Now he’s looking south towards Sydney, Australia. Marriot is sending him there this month, on an exploration tour.

It’s a dream job: Marriot wants to develop a farm-to-table restaurant with a daily-changing menu in a location right next to the Sydney Opera House. You sense that Chris Irving’s resume is about to get a bit more dazzling.

For Irving, the cooking life “is always about the exploration and the adventure; learning about new things and possibilities and flavours and combinations and techniques. Seeing what’s coming out of the ground and what people are producing.”

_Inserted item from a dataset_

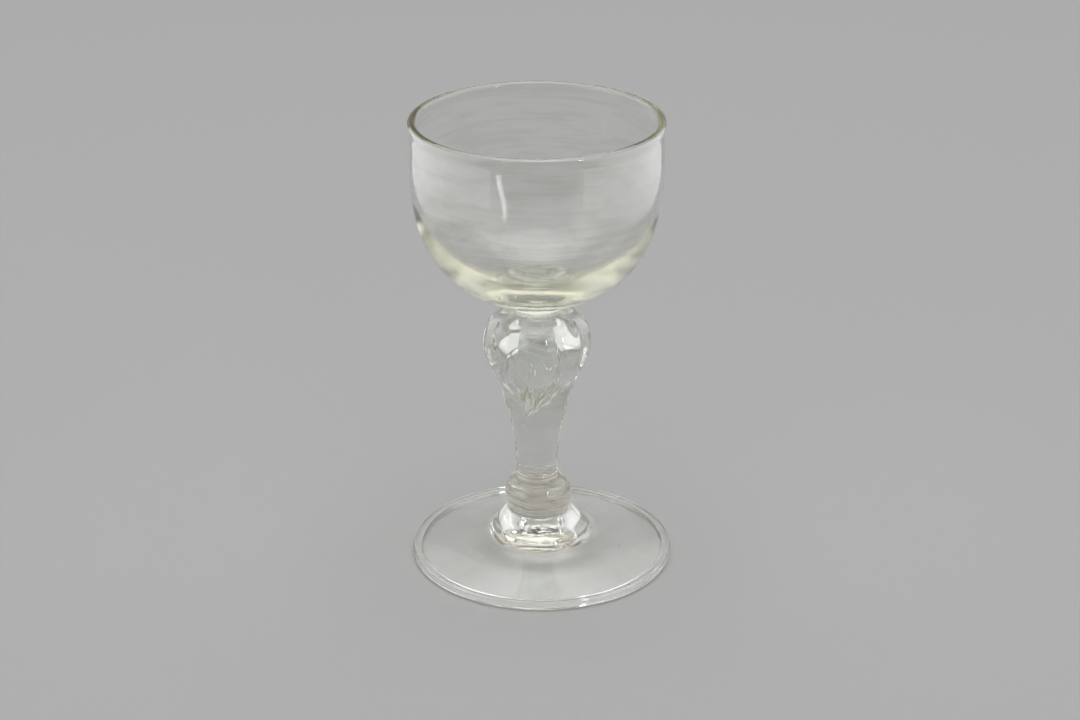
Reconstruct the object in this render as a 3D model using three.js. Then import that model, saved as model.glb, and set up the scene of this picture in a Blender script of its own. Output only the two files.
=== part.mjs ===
// Baluster wine glass: a round bowl on a moulded hollow stem, with a knop above a folded foot.
// Millimetres, +Z up. The origin is the centre of the ring that the foot rests on.
// Every piece is a gather of glass of its own, joined hot to the next one on a flat seat.

import * as THREE from 'three';
import { mergeVertices } from 'three/addons/utils/BufferGeometryUtils.js';

// Heights of the six pieces, in their order from the table to the rim
const footHeight = 15.6;
const knopHeight = 10.9;
const ringHeight = 2.2;
const stemHeight = 54.1;
const collarHeight = 2.8;
const bowlHeight = 59.4;

// The glass is blown and set by eye, so what stands on the foot is a little off its centre
const knopOffset = -0.9;
const stemOffset = -1.5;

// Where one piece sits on another, the wider seat shows this much round the narrower one
const seatLedge = 0.25;

// Foot: a low cone whose rim is folded under, with a thick pad in the middle
const footRadius = 41.2;
const foldWidth = 3.6;
const rimThickness = 3;
const rimRounding = 1.2;
const foldRounding = 0.4;
const plateThickness = 2;
const plateHeight = 7.7;
const padRadius = 18.2;
const padEdgeRadius = 15.4;
const padEdgeHeight = 9.9;
const padToe = 1.6;
const domeHeight = 6.6;
const pontilRadius = 5.2;
const pontilDrop = 1.1;

// Knop: a pressed ball on a short straight neck
const knopSeatRadius = 9.7;
const knopNeckHeight = 1.4;
const knopRadius = 10.55;
const knopWidestHeight = 4.8;
const knopCrownDrop = 0.75;

// Ring between the knop and the stem
const ringRadius = 6.85;
const ringEdge = 0.25;

// Stem: a slim shank that swells to a shoulder pressed into lobes by a mould
const shankRadius = 6.6;
const shankHeight = 2;
const shoulderRadius = 16.75;
const shoulderDrop = 11.4;
const shankSweep = 24.3;
const shankFlare = 0.7;
const shoulderSweep = 4.8;
const crownRise = 7;
const crownReach = 8;
const lobeCount = 8;
const lobeDepth = 0.8;
const ribDepth = 0.16;
const lobeToeDrop = 19.8;
const lobeToeLength = 3.6;
const lobeCrownLength = 4.5;

// Tear: the air drawn out inside the stem, open at the stem's top until the collar closes it
const mouthRadius = 3.1;
const tearNeckLength = 2.4;
const tearRadius = 9.6;
const tearWidestDrop = 12.6;
const tearLength = 35.2;
const tearLean = -1.9;

// Collar under the bowl: a short taper with fine turned rings
const collarFootRadius = 6.8;
const collarRings = 3;
const collarRingDepth = 0.22;

// Bowl: thin at the lip, with a thick base
const bowlSeatRadius = 9.6;
const bowlRadius = 38.55;
const bowlWidestHeight = 44.4;
const bowlWall = 2.05;
const bowlBase = 6.4;
const cupWidestHeight = 38.4;
const cupSweepDown = 20;
const cupSweepOut = 21;
const hullSweepOut = 8.5;
const hullSweepUp = 5;
const hullSweepDown = 36;
const lipOuterRadius = 38.8;
const lipRounding = 1.25;
const lipNeckHeight = 56;
const lipNeckRadius = 38.3;

// Steps round the axis, and points along each kind of curve
const turnSteps = 48;
const stepsPerLobe = 8;
const longCurveSteps = 12;
const shortCurveSteps = 6;
const roundEdgeSteps = 3;

const glassOpacity = 0.4;

// Points of an outline are (radius, height). Each helper adds to the outline's end.
function line(outline, radius, height) {
  outline.push(new THREE.Vector2(radius, height));
}

function sweep(outline, firstHandle, secondHandle, end, steps) {
  const start = outline[outline.length - 1];
  const rest = [firstHandle, secondHandle, end].map((point) => new THREE.Vector2(...point));
  const curve = new THREE.CubicBezierCurve(start, ...rest);
  outline.push(...curve.getPoints(steps).slice(1));
}

function bend(outline, handle, end, steps) {
  const start = outline[outline.length - 1];
  const rest = [handle, end].map((point) => new THREE.Vector2(...point));
  const curve = new THREE.QuadraticBezierCurve(start, ...rest);
  outline.push(...curve.getPoints(steps).slice(1));
}

function arc(outline, centreRadius, centreHeight, size, fromAngle, toAngle, steps) {
  const clockwise = toAngle < fromAngle;
  const curve = new THREE.EllipseCurve(centreRadius, centreHeight, size, size, fromAngle, toAngle, clockwise);
  outline.push(...curve.getPoints(steps));
}

// Turns an outline about the Z axis into one closed skin
function turned(outline, steps) {
  const geometry = new THREE.LatheGeometry(outline, steps);
  geometry.rotateX(Math.PI / 2);
  return geometry;
}

// A gather leans to meet the next one: from one height to another its axis moves sideways
function leaned(geometry, fromHeight, toHeight, shift) {
  const position = geometry.attributes.position;
  for (let i = 0; i < position.count; i += 1) {
    const risen = (position.getZ(i) - fromHeight) / (toHeight - fromHeight);
    position.setX(i, position.getX(i) + shift * THREE.MathUtils.clamp(risen, 0, 1));
  }
  return geometry;
}

function closed(geometry) {
  geometry.deleteAttribute('normal');
  geometry.deleteAttribute('uv');
  const welded = mergeVertices(geometry);
  const corners = welded.index.array;
  const kept = [];
  for (let i = 0; i < corners.length; i += 3) {
    const [a, b, c] = corners.slice(i, i + 3);
    if (a !== b && b !== c && c !== a) kept.push(a, b, c);
  }
  welded.setIndex(kept);
  welded.computeVertexNormals();
  return welded;
}

function clearGlass(colour, roughness) {
  return new THREE.MeshStandardMaterial({
    color: colour,
    roughness,
    metalness: 0,
    transparent: true,
    opacity: glassOpacity,
  });
}

function piece(name, geometry, material, offset, level) {
  const mesh = new THREE.Mesh(closed(geometry), material);
  mesh.name = name;
  mesh.position.set(offset, 0, level);
  return mesh;
}

function footGeometry() {
  const foldInner = footRadius - foldWidth;
  const rimTopRadius = footRadius - rimRounding;
  const slope = (plateHeight - rimThickness) / (rimTopRadius - padRadius);
  const plateOverFold = rimThickness + slope * (rimTopRadius - foldInner);
  const pontilLevel = domeHeight - pontilDrop;
  const outline = [new THREE.Vector2(0, pontilLevel)];
  line(outline, pontilRadius - pontilDrop, pontilLevel);
  line(outline, pontilRadius, domeHeight);
  bend(outline, [padRadius, domeHeight], [foldInner, plateOverFold - plateThickness], shortCurveSteps);
  arc(outline, foldInner + foldRounding, foldRounding, foldRounding, Math.PI, 1.5 * Math.PI, roundEdgeSteps);
  arc(outline, rimTopRadius, rimRounding, rimRounding, -0.5 * Math.PI, 0, roundEdgeSteps);
  arc(outline, rimTopRadius, rimThickness - rimRounding, rimRounding, 0, 0.5 * Math.PI, roundEdgeSteps);
  line(outline, padRadius, plateHeight);
  bend(outline, [padEdgeRadius + padToe, plateHeight], [padEdgeRadius, padEdgeHeight], shortCurveSteps);
  line(outline, knopSeatRadius + seatLedge, footHeight);
  line(outline, 0, footHeight);
  return leaned(turned(outline, turnSteps), plateHeight, footHeight, knopOffset);
}

function knopGeometry() {
  const seatOnTop = ringRadius - ringEdge + seatLedge;
  const upper = knopHeight - knopWidestHeight;
  const outline = [new THREE.Vector2(0, 0)];
  line(outline, knopSeatRadius, 0);
  line(outline, knopSeatRadius, knopNeckHeight);
  bend(outline, [knopRadius, (knopNeckHeight + knopWidestHeight) / 2],
    [knopRadius, knopWidestHeight], roundEdgeSteps);
  sweep(outline, [knopRadius, knopWidestHeight + upper / 2],
    [(knopRadius + seatOnTop) / 2, knopHeight - knopCrownDrop], [seatOnTop, knopHeight], shortCurveSteps);
  line(outline, 0, knopHeight);
  return leaned(turned(outline, turnSteps), knopWidestHeight, knopHeight, stemOffset - knopOffset);
}

function ringGeometry() {
  const face = ringRadius - ringEdge;
  const outline = [new THREE.Vector2(0, 0)];
  line(outline, face, 0);
  bend(outline, [ringRadius + ringEdge, ringHeight / 2], [face, ringHeight], shortCurveSteps);
  line(outline, 0, ringHeight);
  return turned(outline, turnSteps);
}

// How far the hollow between two lobes lies inside the stem's round outline, at a height
function hollowDepth(height) {
  const toeHeight = stemHeight - lobeToeDrop;
  const toe = THREE.MathUtils.smoothstep(height, toeHeight, toeHeight + lobeToeLength);
  const crown = 1 - THREE.MathUtils.smoothstep(height, stemHeight - lobeCrownLength, stemHeight);
  return (ribDepth + (lobeDepth - ribDepth) * toe) * crown;
}

// Presses the lobes into the stem's outside, and lets the tear's lower end lean to one side
function mouldStem(geometry, outlineLength, tearPoints) {
  const position = geometry.attributes.position;
  const firstOfTear = outlineLength - tearPoints;
  for (let i = 0; i < position.count; i += 1) {
    const x = position.getX(i);
    const y = position.getY(i);
    const height = position.getZ(i);
    if (i % outlineLength >= firstOfTear) {
      const below = Math.max(0, stemHeight - tearWidestDrop - height);
      const share = below / (tearLength - tearWidestDrop);
      position.setX(i, x + tearLean * share * share);
    } else {
      const hollow = 1 - Math.abs(Math.cos(lobeCount * Math.atan2(x, -y) / 2));
      const radius = Math.hypot(x, y);
      const pressed = radius > 0 ? 1 - hollow * hollowDepth(height) / radius : 1;
      position.setXY(i, x * pressed, y * pressed);
    }
  }
}

function stemGeometry() {
  const face = ringRadius - ringEdge - seatLedge;
  const seatOnTop = collarFootRadius + seatLedge;
  const shoulderHeight = stemHeight - shoulderDrop;
  const neckHeight = stemHeight - tearNeckLength;
  const widestHeight = stemHeight - tearWidestDrop;
  const tip = stemHeight - tearLength;
  const outline = [new THREE.Vector2(0, 0)];
  line(outline, face, 0);
  line(outline, shankRadius, shankHeight);
  sweep(outline, [shankRadius + shankFlare, shankHeight + shankSweep],
    [shoulderRadius, shoulderHeight - shoulderSweep], [shoulderRadius, shoulderHeight], longCurveSteps);
  sweep(outline, [shoulderRadius, shoulderHeight + crownRise], [seatOnTop + crownReach, stemHeight],
    [seatOnTop, stemHeight], shortCurveSteps + roundEdgeSteps);
  line(outline, mouthRadius, stemHeight);
  const outsidePoints = outline.length;
  line(outline, mouthRadius, neckHeight);
  const upperTurn = (neckHeight + widestHeight) / 2;
  const lowerTurn = (widestHeight + tip) / 2;
  sweep(outline, [mouthRadius, upperTurn], [tearRadius, upperTurn],
    [tearRadius, widestHeight], shortCurveSteps);
  sweep(outline, [tearRadius, lowerTurn], [mouthRadius, lowerTurn], [0, tip], shortCurveSteps);
  const geometry = turned(outline, lobeCount * stepsPerLobe);
  mouldStem(geometry, outline.length, outline.length - outsidePoints);
  return geometry;
}

function collarGeometry() {
  const topRadius = bowlSeatRadius + seatLedge;
  const ringStep = collarHeight / collarRings;
  const outline = [new THREE.Vector2(0, 0)];
  line(outline, collarFootRadius, 0);
  for (let ring = 0; ring < collarRings; ring += 1) {
    const lower = THREE.MathUtils.lerp(collarFootRadius, topRadius, ring / collarRings);
    const upper = THREE.MathUtils.lerp(collarFootRadius, topRadius, (ring + 1) / collarRings);
    const swell = [(lower + upper) / 2 + collarRingDepth, ringStep * (ring + 0.5) - collarRingDepth];
    bend(outline, swell, [upper, ringStep * (ring + 1)], roundEdgeSteps);
  }
  line(outline, 0, collarHeight);
  return turned(outline, turnSteps);
}

function bowlGeometry() {
  const cupRadius = bowlRadius - bowlWall;
  const lipCentreRadius = lipOuterRadius - lipRounding;
  const lipCentreHeight = bowlHeight - lipRounding;
  const outline = [new THREE.Vector2(0, 0)];
  line(outline, bowlSeatRadius, 0);
  sweep(outline, [bowlSeatRadius + hullSweepOut, hullSweepUp],
    [bowlRadius, bowlWidestHeight - hullSweepDown], [bowlRadius, bowlWidestHeight], longCurveSteps);
  line(outline, lipNeckRadius, lipNeckHeight);
  arc(outline, lipCentreRadius, lipCentreHeight, lipRounding, 0, Math.PI, shortCurveSteps);
  line(outline, cupRadius, lipNeckHeight);
  line(outline, cupRadius, cupWidestHeight);
  sweep(outline, [cupRadius, cupWidestHeight - cupSweepDown], [cupSweepOut, bowlBase],
    [0, bowlBase], longCurveSteps);
  return turned(outline, turnSteps);
}

const footGlass = clearGlass(0xdadcd6, 0.08);
const knopGlass = clearGlass(0xd9d6cc, 0.06);
const ringGlass = clearGlass(0xd6d8d2, 0.06);
const stemGlass = clearGlass(0xdadcdc, 0.04);
const collarGlass = clearGlass(0xd6d8d4, 0.06);
const bowlGlass = clearGlass(0xdde0d2, 0.05);

const knopLevel = footHeight;
const ringLevel = knopLevel + knopHeight;
const stemLevel = ringLevel + ringHeight;
const collarLevel = stemLevel + stemHeight;
const bowlLevel = collarLevel + collarHeight;

const wineGlass = new THREE.Group();
wineGlass.add(piece('foot', footGeometry(), footGlass, 0, 0));
wineGlass.add(piece('knop', knopGeometry(), knopGlass, knopOffset, knopLevel));
wineGlass.add(piece('neck_ring', ringGeometry(), ringGlass, stemOffset, ringLevel));
wineGlass.add(piece('stem', stemGeometry(), stemGlass, stemOffset, stemLevel));
wineGlass.add(piece('bowl_collar', collarGeometry(), collarGlass, stemOffset, collarLevel));
wineGlass.add(piece('bowl', bowlGeometry(), bowlGlass, stemOffset, bowlLevel));

export default wineGlass;
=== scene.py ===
import math
from typing import NamedTuple

import bmesh
import bpy
from mathutils import Matrix, Vector, geometry, noise


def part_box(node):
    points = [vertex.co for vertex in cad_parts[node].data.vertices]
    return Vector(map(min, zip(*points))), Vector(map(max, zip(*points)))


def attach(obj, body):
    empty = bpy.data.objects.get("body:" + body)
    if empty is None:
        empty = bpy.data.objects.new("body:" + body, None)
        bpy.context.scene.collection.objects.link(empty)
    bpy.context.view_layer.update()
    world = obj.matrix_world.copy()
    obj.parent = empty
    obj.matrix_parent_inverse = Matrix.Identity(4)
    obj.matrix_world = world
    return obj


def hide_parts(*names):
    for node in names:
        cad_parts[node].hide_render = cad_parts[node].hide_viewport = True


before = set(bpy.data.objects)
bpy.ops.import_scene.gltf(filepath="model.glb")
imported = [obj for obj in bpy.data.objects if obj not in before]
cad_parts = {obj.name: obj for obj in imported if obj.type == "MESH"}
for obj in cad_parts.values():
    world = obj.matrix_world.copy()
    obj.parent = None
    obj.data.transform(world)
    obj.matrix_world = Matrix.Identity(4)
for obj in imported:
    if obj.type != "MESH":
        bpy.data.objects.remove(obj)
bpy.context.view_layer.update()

bl_info = {
    "name": "Baluster wine glass",
    "version": (1, 0, 0),
    "blender": (4, 5, 0),
    "location": "3D View > Sidebar > Wine Glass",
    "description": "Builds a hand-blown baluster wine glass gather by gather, with its table and lights",
    "category": "Object",
}

MM = 0.001

# Where each gather starts and ends in the frame, in metres
FOOT_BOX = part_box("foot")
KNOP_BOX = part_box("knop")
RING_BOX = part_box("neck_ring")
STEM_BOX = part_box("stem")
COLLAR_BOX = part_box("bowl_collar")
BOWL_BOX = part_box("bowl")

# Two fused gathers keep this much air between their hidden faces, so that no face lies in another
JOINT_GAP = 0.02 * MM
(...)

So, what about the Yukon culinary scene? Irving is careful with his response. “People in the Yukon are – how should I put it – a bit behind in their food culture. It’s kind of a Boston Pizza/Earl’s kind of culture.”

But, he added, “I think it’s getting better.” The new restaurants opening up in the Yukon are a great step, as are events like the Frog Food Festival and the Yukon Culinary Festival, with “chefs coming in and showing people what they can do with tomatoes or blueberries,” food that’s “right underneath your nose. You don’t have to eat steak and potatoes every day,” he said. “There’s so much more.”

Irving grew up eating raspberries and wild strawberries at his family’s cabin on Marsh Lake. Eventually, he’d like to come back here, or somewhere in B.C., to set up a small B&B on a farm.

“My dream would be to make my own cheese, have my own pigs and cows and have a fully sustainable farm-style restaurant. Something small, maybe 15 seats.”

In the meantime, he was off to have supper with his mom at G&P, offering a couple of tips to home cooks as he went. “Taste everything. And don’t be afraid to experiment. That’s the beauty part of cooking: being able to freestyle.”

Michele Genest is the author of two books on northern cooking: the award-winning The Boreal Gourmet, and most recently, The Boreal Feast, released by Harbour Publishing on June 21. She lives in Whitehorse.